Lo que remito es un eco de aquello que fue, la manifestación del pasado llega hasta nuestro días en la forma del partido libertario y al grito de “terminar con la casta”. La voluntad revolucionaria, al no ser canalizada por ningún otro movimiento, se vuelve sobre el pedido de acabar con los políticos. El problema es que no acaba con las estructuras y no desarma la tecnoestructura misma sino que cambia jugadores. Sería decir que la estructura está bien, pero las personas que ocupan los cargos son el problema. Debemos permitirnos considerar lo opuesto: que los procesos y estructuras, leyes y mecánicas de la sociedad, son parte del problema también.

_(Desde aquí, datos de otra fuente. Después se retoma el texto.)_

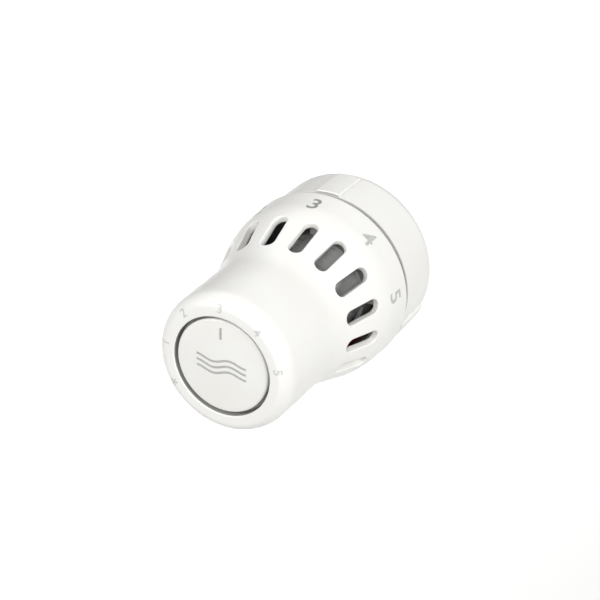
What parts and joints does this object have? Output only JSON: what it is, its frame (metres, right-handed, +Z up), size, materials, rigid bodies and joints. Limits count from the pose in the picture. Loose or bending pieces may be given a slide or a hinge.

En definitiva, ese eco de aquel otro tiempo, llega a nuestro días bajo la premisa de cambio, acabar con la casta, el que se vayan todos y todo tipo de alusiones a un quiebre de paradigma donde las cosas cambien de raíz. Todo ello es en cierto aspecto “racional” para el apático que se dice “al menos es algo diferente, no cuesta nada probar, total…perdido por perdido”. He aquí donde el bombardeo de “todo da igual”, “son todos lo mismo”, “nada va a cambiar” y demás rinde sus frutos porque aún el pesimista, nihilista, apático y apolítico ofrece su voto a aquel que diga que va a hacer las cosas diferentes o al menos que va a ser honesto (como il Carlo) mostrando que la política es corrupta y vil. Ese ciudadano que pone su voto tiene la capacidad de cubrirse, de evitar ser tomado por tonto, porque al fin de cuentas (al igual que con el reality show) dice: “yo no creo en las mentiras de los políticos, yo solo quiero algo diferente, no se que, no se como y no se quién me lo puede dar, por eso pongo mi voto aquí”. Al final del día si ese lugar donde puso su voto no funciona podrá decirse “y bueno, son todos iguales, yo nunca creí pero bueno, me veo obligado a votar y listo”. Así sella entonces el último eslabón que conecta la cadena de la apatía y “apolítica”: se dice que nada va a cambiar y obra en función de tener razón.